December 16, 1999 Oxford Readers
The author of forty-seven novels, plus travel books, biographies, essays, and critical works, Anthony Trollope (1815-1882) was the most prolific of the great Victorian writers. Now The Oxford Reader's Companion to Trollope brings together thirty-six leading scholars who provide an accessible, authoritative, and wide-ranging reference work on this important literary figure.

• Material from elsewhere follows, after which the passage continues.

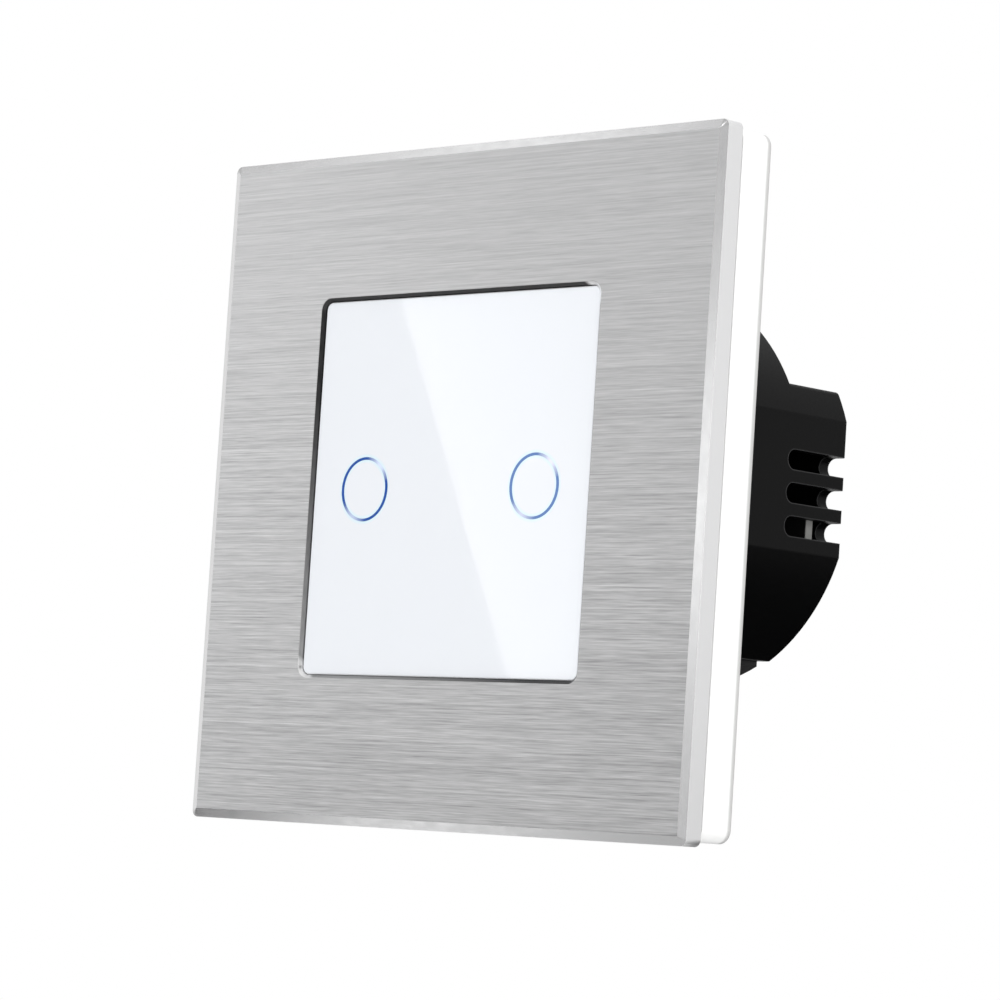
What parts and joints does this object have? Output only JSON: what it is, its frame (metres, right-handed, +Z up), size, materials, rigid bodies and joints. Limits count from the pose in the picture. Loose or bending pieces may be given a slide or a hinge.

Here, in more than 500 A-Z entries, readers will find a wealth of information on Trollope's life, his works, and the historical and social context in which he lived. Trollope's writing career spanned almost half a century and his circle of friends reads like a who's who of Victorian England--and it's all captured here. The contributors offer illuminating essays on Trollope's major works--including the famed Barsetshire Novels and Paliser Novels--as well as on the many lesser known but no less accomplished books. The volume also examines Trollope's personal life, offering fresh information on such well documented aspects as his work at the Post Office and his famous circle of friends. Moreover, the contributors provide the most recent findings on aspects of Trollope's career only recently addressed by scholars: his work as a biographer and journalist, the importance of his extensive travels abroad, and the astonishing reappraisal of his work over the last few decades. And the Companion includes a chronology of Trollope's life, a family tree, maps, a thematic overview, and an extensive bibliography.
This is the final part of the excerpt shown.